The highest use of Leadership in Energy and Environmental Design® (LEED) (as well as Energy Star) is in dorms, education, and public buildings. In higher education, many major universities have announced they will require LEED certification in new construction. Education in general is an area where sustainability is a particularly high priority. Sustainability and “saving the planet” are now part of the curriculum and consciousness of kids and parents starting in grade school, so they expect their schools to be green.

Healthcare Construction

Healthcare construction has also shown strong “green” growth. In 2012 despite a drop in overall construction activity, the green share of healthcare construction increased 25 percent. The government has been one major driver, requiring sustainability as new veterans' and military hospitals are built. In healthcare facilities, always highly energy-intensive, major cost savings are achievable through reducing energy use, eliminating waste, and reducing infections. But sustainability is also an integral part of a move towards healthier, more holistic, healing-centered environments. The emphasis on sustainability is reflected in rating efforts such as LEED for Health and the Green Guide for Health Care, and industry initiatives such as the Sustainability Roadmap, Practice Greenhealth, and many others.

Focus on the Floor

However diverse all these new and renovated spaces will be, they are all going to need floors. The choice of flooring in both healthcare and educational facilities can have a surprisingly far-reaching impact on the success of the work going on inside the buildings, and on the larger environment as well. Noisy, hard, cheap surfaces that are difficult to keep clean and require frequent replacement are a fact of life in many older facilities. Spaces designed today can benefit from a substantial and growing body of evidence demonstrating the strong, direct connection between the quality of the surroundings and the success of the outcomes.

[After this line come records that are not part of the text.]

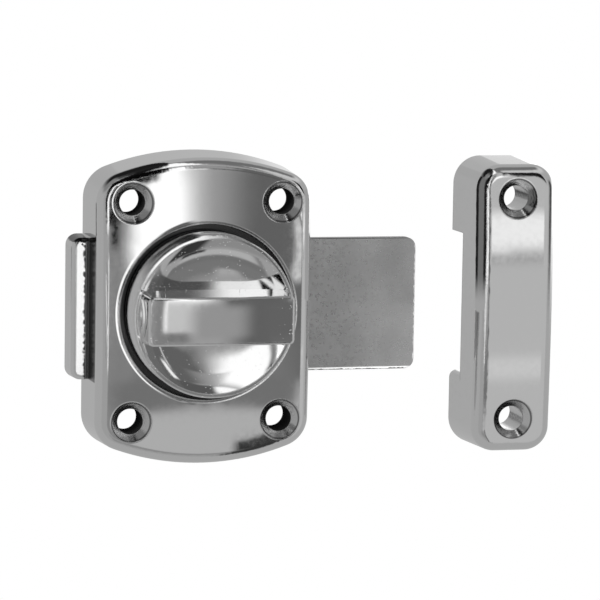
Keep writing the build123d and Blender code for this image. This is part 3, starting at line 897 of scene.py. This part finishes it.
board_base = 0.60
board_size = (0.30, 0.40)
board_centre = (-0.05, -0.175, 0.0)
viewing_distance = 0.70
drawn_gap, board_gap = 0.06, 0.16
growth = (viewing_distance + board_gap) / (viewing_distance + drawn_gap)

material = bpy.data.materials.new("board")
tree = new_tree(material)
shrink = 1 / growth / mm
place = stretched(tree, object_place(tree), (shrink, shrink, shrink), camera_place)
place = vectors(tree, "ADD", place, camera_place / mm)
glow(tree, painted(tree, board_base, upright_place(tree, place), board_panels))
stage_piece("board", card(board_size, board_centre, upright=True), material)
print("growth of the panels:", round(growth, 3))

# %% [markdown]
# ## The keeper's board and flag
# The keeper's rounded front mirrors light bands that the case's panels don't give. They would
# disturb the case, so the keeper has a board of its own, in front of it alone. A thin flag
# between the two gives its left edge dark lines. Its side toward the blade is light, because
# the blade would mirror a dark one.

# %% Keeper's board
keeper_base = 0.69
keeper_board_size = (0.13, 0.22)
keeper_board_centre = (0.130, -0.1, 0.0)
# Place and half size across and up in mm, border, level, turn
keeper_panels = [
    ("upper bright band", (92, 14), (14, 5.5), (6, 2.0), 0.92, 0),
    ("second streak", (85, 8), (4, 1.2), (2, 0.8), 0.88, 0),
    ("dark under it", (93, 5), (14, 1.5), (3, 1.2), 0.62, 0),
    ("lower bright band", (92, -30), (12, 3.5), (4, 2.0), 0.77, 0),
    ("top white", (78, 45), (10, 10), (4, 3), 1.0, 0),
    ("top flag", (125, 80), (34, 34), (4, 8), 0.08, 0),
]
material = bpy.data.materials.new("keeper_board")
tree = new_tree(material)
place = stretched(tree, object_place(tree), (1 / mm, 1 / mm, 1 / mm))
glow(tree, painted(tree, keeper_base, upright_place(tree, place), keeper_panels))
stage_piece("keeper_board", card(keeper_board_size, keeper_board_centre, upright=True), material)
print("keeper panels:", len(keeper_panels))

# %% Keeper's flag
flag_size = (0.5 * mm, 29 * mm, 36 * mm)
flag_centre = (49.75 * mm, -19.5 * mm, 16.5 * mm)
flag_dark, flag_grey, flag_foot, flag_blade_side = 0.10, 0.42, 0.62, 0.60

material = bpy.data.materials.new("keeper_flag")
tree = new_tree(material)
x, y, z = parts_of(tree, object_place(tree))
light = ramp(tree, y, *span(-24, -22.5), shown(flag_dark), shown(flag_grey))
light = blend(tree, ramp(tree, y, *span(-14, -12.5)), light, shown(flag_dark))
light = blend(tree, ramp(tree, z, *span(0, 7)), shown(flag_foot), light)
light = blend(tree, ramp(tree, x, *span(49.7, 49.8)), shown(flag_blade_side), light)
glow(tree, light)
bm = bmesh.new()
bmesh.ops.create_cube(bm, size=1)
bmesh.ops.scale(bm, vec=flag_size, verts=bm.verts)
bmesh.ops.translate(bm, vec=flag_centre, verts=bm.verts)
stage_piece("keeper_flag", bm, material)
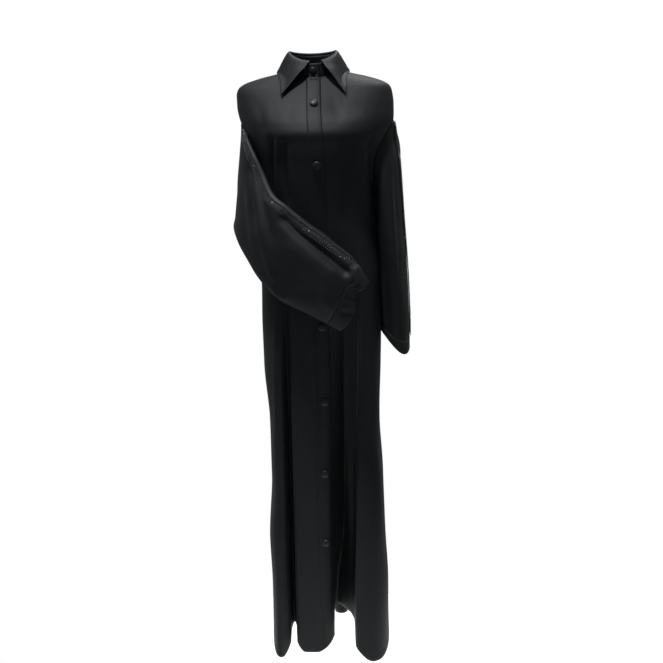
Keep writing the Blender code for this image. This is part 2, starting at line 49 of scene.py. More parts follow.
def hexColour(code):
    # sRGB hex to linear
    out = []
    for i in (1, 3, 5):
        c = int(code[i:i + 2], 16) / 255
        out.append(c / 12.92 if c <= 0.04045 else ((c + 0.055) / 1.055) ** 2.4)
    return (*out, 1.0)


def addNode(tree, kind, settings=None, links=None):
    # settings: attributes or input values; links: input -> output socket, or node for its first
    node = tree.nodes.new(kind)
    for key, value in (settings or {}).items():
        if isinstance(key, str) and hasattr(node, key):
            setattr(node, key, value)
        else:
            node.inputs[key].default_value = value
    for key, source in (links or {}).items():
        tree.links.new(getattr(source, "outputs", (source,))[0], node.inputs[key])
    return node


def newObject(name, data):
    thing = bpy.data.objects.new(name, data)
    bpy.context.scene.collection.objects.link(thing)
    return thing


def smoothMesh(name, build, material):
    bmesh.ops.recalc_face_normals(build, faces=build.faces)
    mesh = bpy.data.meshes.new(name)
    build.to_mesh(mesh)
    build.free()
    mesh.materials.append(material)
    mesh.shade_smooth()
    return mesh


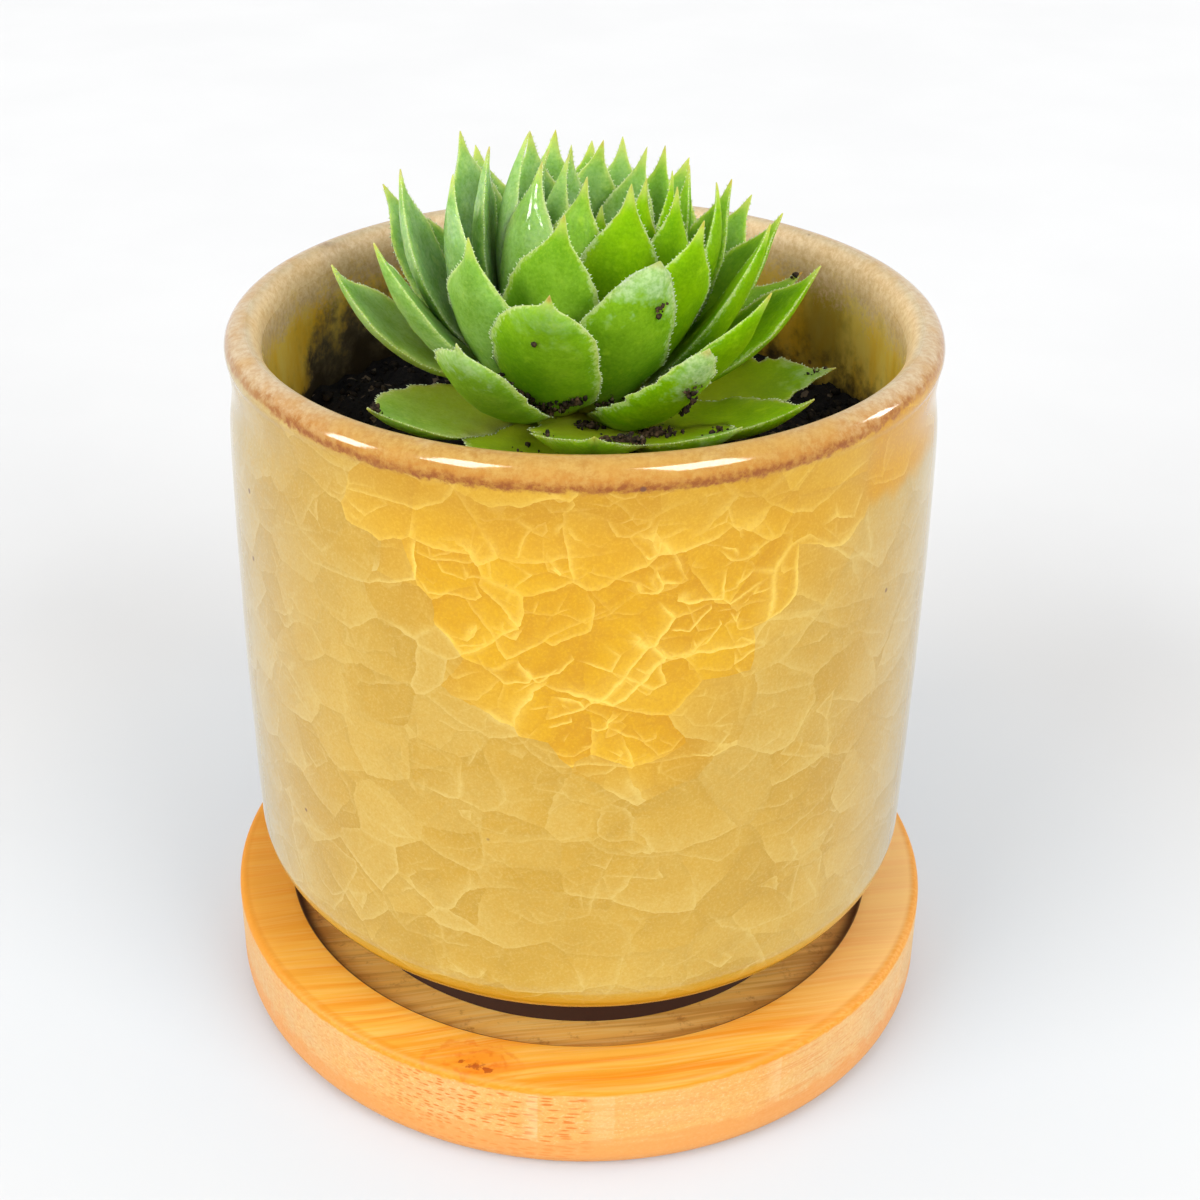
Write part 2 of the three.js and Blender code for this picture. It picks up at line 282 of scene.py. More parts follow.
def make_piece(name, points, faces, material, replaced=None, attributes=None):
    mesh = new_mesh(name, points, faces, material)
    mesh.polygons.foreach_set("use_smooth", [True] * len(mesh.polygons))
    for key, values in (attributes or {}).items():
        layer = mesh.attributes.new(key, "FLOAT", "POINT")
        layer.data.foreach_set("value", np.asarray(values, np.float32))
    mesh.update()
    piece = new_object(name, mesh)
    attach(piece, "root")
    if replaced:
        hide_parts(replaced)


class Material:
    """A node material, with one short method for each kind of node. Lengths in millimetres."""

    def __init__(self, name):
        self.material = bpy.data.materials.new(name)
        self.material.use_nodes = True
        self.nodes = self.material.node_tree.nodes
        self.links = self.material.node_tree.links
        self.nodes.clear()
        metres = self.add("ShaderNodeTexCoord").outputs["Object"]
        self.place = self.vector("SCALE", metres, scale=1 / MM)

    def add(self, kind, inputs=None, **settings):
        node = self.nodes.new(kind)
        for key, value in settings.items():
            setattr(node, key, value)
        for key, value in (inputs or {}).items():
            if isinstance(value, bpy.types.NodeSocket):
                self.links.new(value, node.inputs[key])
            else:
                node.inputs[key].default_value = value
        return node

    def math(self, operation, a, b=0.0, c=0.0):
        return self.add("ShaderNodeMath", {0: a, 1: b, 2: c}, operation=operation).outputs[0]

    def times(self, first, *others):
        for other in others:
            first = self.math("MULTIPLY", first, other)
        return first

    def plus(self, a, b):
        return self.math("ADD", a, b)

    def larger(self, a, b):
        return self.math("MAXIMUM", a, b)

    def vector(self, operation, a, b=(0, 0, 0), c=(0, 0, 0), scale=1.0):
        node = self.add("ShaderNodeVectorMath", {0: a, 1: b, 2: c, 3: scale}, operation=operation)
        return node.outputs[1 if operation in ("DOT_PRODUCT", "LENGTH", "DISTANCE") else 0]

    def stretched(self, x, y, z):
        return self.vector("MULTIPLY", self.place, (x, y, z))

    def distance(self, x, y, z):
        return self.vector("DISTANCE", self.place, (x, y, z))

    def split(self, vector):
        return self.add("ShaderNodeSeparateXYZ", {0: vector}).outputs

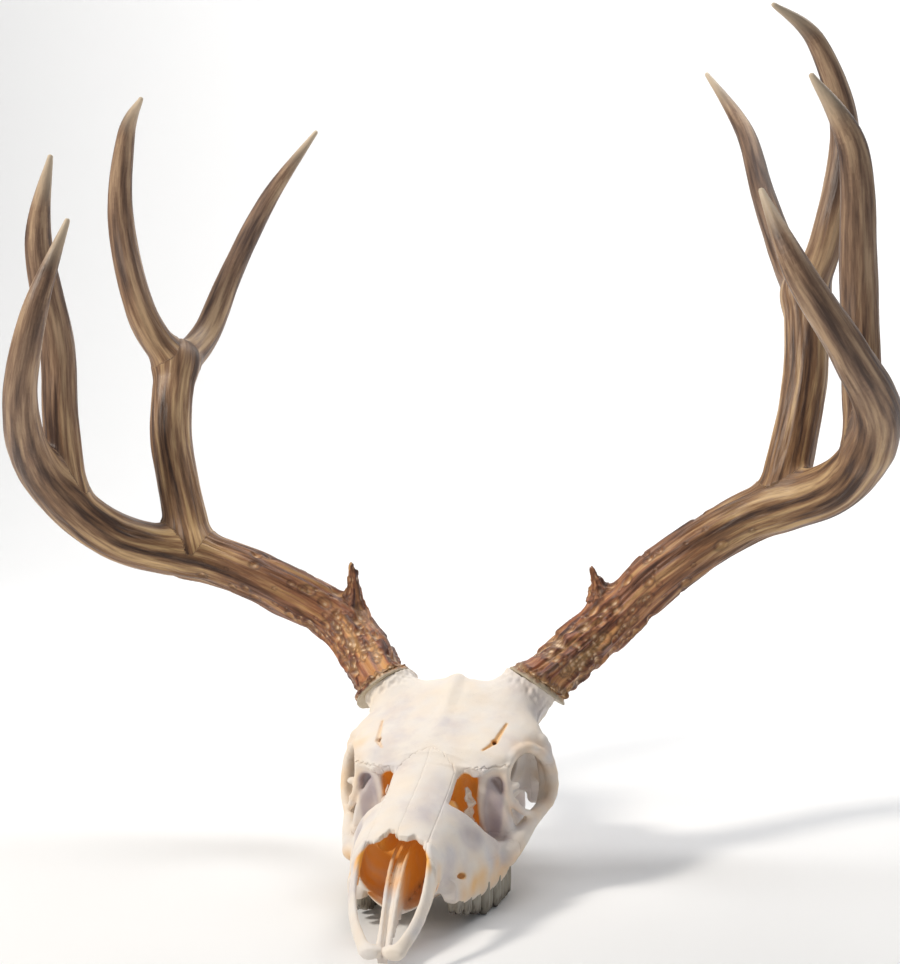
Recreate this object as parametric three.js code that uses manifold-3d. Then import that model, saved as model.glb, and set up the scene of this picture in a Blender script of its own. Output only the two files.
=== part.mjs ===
// A mule deer buck's skull with both antlers, four points and a brow tine on each side.
// Millimetres. The nose points to -Y, the animal's left is +X and +Z is up. The skull is laid out
// from the midline, the nose tip and the plane that its cheek teeth stand on, and the finished group
// is shifted so that the middle of its footprint is the origin.
import * as THREE from 'three';
import { mergeVertices } from 'three/addons/utils/BufferGeometryUtils.js';
import Module from 'manifold-3d';

const wasm = await Module();
wasm.setup();

// ---- driving dimensions ----
const SEAM = 0.3;                 // gap left along every suture and fork
const HALF_SEAM = SEAM / 2;
const SEAM_STEP = SEAM / 55;       // the same gap counted in antler stations, about 55 mm apart
const ROUNDNESS = { vault: 2.4, face: 2 };   // powers of the superellipses that the sections follow
const ORBIT = { x: 59.5, y: 181.5, z: 71, radius: 21.5, rim: 3.6, turn: 0.38, lean: 0.2 };
const TOOTH_ROW = { front: 88, back: 172, frontX: 31.5, backX: 41, count: 6, crown: 17, curve: 9 };
const BURR = { radius: 24, thickness: 9, facing: [0.56, 0.33, 0.76] };
const PEDICLE = { length: 34, radius: 16 };
const FINEST = 0.12;               // details smaller than this are left out of a solid
const NOSE_BEND = { from: 85, reach: 82, aside: 10.5, power: 1.3 };   // the snout bends to the left
const ANTLER_LEAN = { degrees: 3, height: 93.4 };                     // the pair leans to the right
const FORAMEN = { radius: 9.5, z: 61, depth: 24 };
const TUBE_SIDES = 8;
const BODY_SIDES = 12;

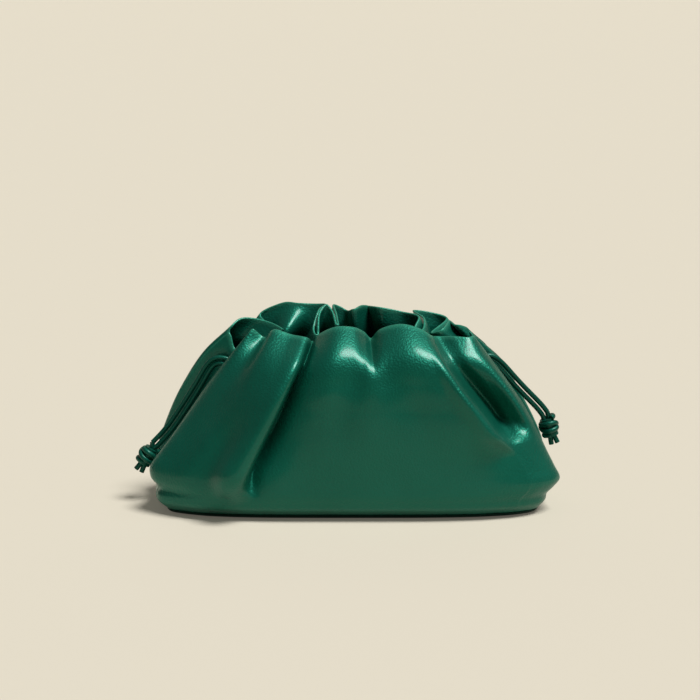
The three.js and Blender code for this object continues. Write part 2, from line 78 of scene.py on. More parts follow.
# The middle line between the two strands of each drawcord, in millimetres.
LEFT_ROUTE = [
    (-67.9, -1.2, 78.9),
    (-70.1, -1.1, 79.7),
    (-72.4, -1.0, 80.2),
    (-74.4, -0.8, 80.3),
    (-76.5, -0.6, 79.6),
    (-78.4, -0.3, 78.2),
    (-80.2, 0.0, 76.0),
    (-81.9, 0.3, 73.2),
    (-83.8, 0.6, 69.9),
    (-86.0, 0.9, 66.1),
    (-88.5, 1.2, 62.0),
    (-91.3, 1.4, 57.5),
    (-94.4, 1.6, 52.7),
    (-97.8, 1.8, 47.6),
    (-101.5, 1.9, 42.3),
    (-105.9, 2.0, 37.0),
    (-110.6, 2.0, 32.1),
]
RIGHT_ROUTE = [
    (69.9, 0.3, 79.9),
    (71.6, 0.4, 80.7),
    (73.3, 0.6, 81.1),
    (75.2, 0.9, 81.1),
    (77.3, 1.2, 80.3),
    (79.4, 1.6, 78.8),
    (81.5, 2.0, 76.8),
    (83.8, 2.4, 74.3),
    (86.3, 2.8, 71.4),
    (89.0, 3.2, 68.3),
    (91.9, 3.6, 65.1),
    (94.9, 4.0, 61.9),
    (98.0, 4.3, 58.7),
    (101.1, 4.6, 55.5),
    (104.0, 4.8, 52.3),
    (106.5, 5.0, 49.0),
]
LEFT_KNOT_AXIS = (-0.52, 0, -0.85)
RIGHT_KNOT_AXIS = (0.32, 0, -0.95)

# The pouch without its folds, a row for each level, as in the bag's source.
SECTIONS = np.array(
    [
        # level, frontLeft, frontRight, backLeft, backRight, front, back
        (0.00, 0.900, 0.890, 0.900, 0.890, 0.850, 0.850),
        (0.04, 0.945, 0.925, 0.940, 0.935, 0.950, 0.940),
        (0.08, 0.955, 0.935, 0.955, 0.950, 0.980, 0.975),
        (0.12, 0.945, 0.970, 0.965, 0.960, 1.000, 0.990),
        (0.17, 0.980, 1.000, 0.985, 0.960, 1.000, 1.000),
        (0.24, 0.985, 0.975, 0.985, 0.950, 1.000, 1.000),
        (0.32, 0.940, 0.942, 0.965, 0.940, 1.000, 0.985),
        (0.45, 0.860, 0.890, 0.925, 0.895, 1.000, 0.940),
        (0.60, 0.775, 0.825, 0.870, 0.830, 0.980, 0.840),
        (0.75, 0.690, 0.740, 0.795, 0.760, 0.930, 0.650),
        (0.88, 0.600, 0.660, 0.715, 0.675, 0.790, 0.380),
        (1.00, 0.510, 0.585, 0.610, 0.575, 0.360, 0.380),
    ]
)
COLUMN = {"front_left": 1, "front_right": 2, "back_left": 3, "back_right": 4, "front": 5, "back": 6}

CORNER_AT_SEAM = 0.52
FRONT_CORNER_AT_RIM = 0.09
BACK_CORNER_AT_RIM = 0.1
SQUARE_AT_SEAM = 4
SQUARE_AT_RIM = 2.4
BACK_SPREAD = 0.965

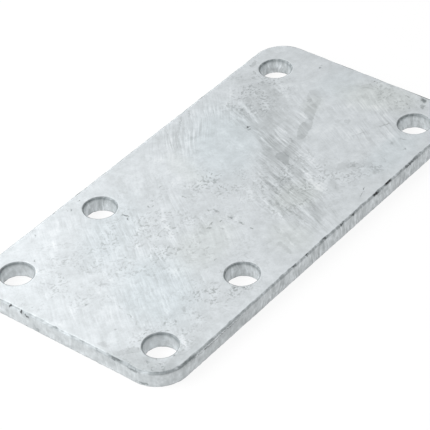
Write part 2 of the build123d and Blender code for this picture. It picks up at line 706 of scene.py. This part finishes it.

For example, a 2004 study, sponsored by the Center for Health Design and the Robert Wood Johnson Foundation, reviewed more than 600 studies documenting the effects of the environment on overall healthcare quality, including key factors such as staff stress and fatigue, effective care delivery, patient safety, patient stress, and other outcomes. These and other recent studies show that environmental factors like noise, glare, and poor air quality can create stress that can be measured in real terms like increased heart rate and blood pressure and reduced oxygen levels in the blood. When good design and effective products reduce these stressors, hospitalization is less stressful and more restful, and healing is encouraged.

Recycled rubber flooring offers high performance in areas where this kind of evidence is strong, and where the specific requirements of healthcare and educational facilities overlap: sustainability, ergonomics, acoustics, indoor air quality, and the use of color and aesthetics to support human performance.

Sustainability

In both healthcare and education, decision makers are increasingly insisting on sustainable designs, products, and materials.

“Sustainable” has come to mean an entire life cycle of low environmental impact. More sophisticated tools are now available to measure every phase of a product's performance, from the raw material through manufacturing, transportation, installation, maintenance, occupant health, and comfort during a long service life, and finally how the material will ultimately be disposed of or, in the best case, recycled or reclaimed.

The life-cycle cost of recycled rubber flooring is lower than most other flooring materials (see “Life-Cycle Cost Comparisons). This is partially due to its inherent material properties, and also to innovative manufacturing processes that result in products with very low embodied energy.

Recycled rubber manufacturers who stress sustainability can participate in the ASTM E2129 Sustainability Assessment program, which requires verified responsible practices at every stage of the product's life cycle. (See “Checklist: The Most Sustainable” on page 8.)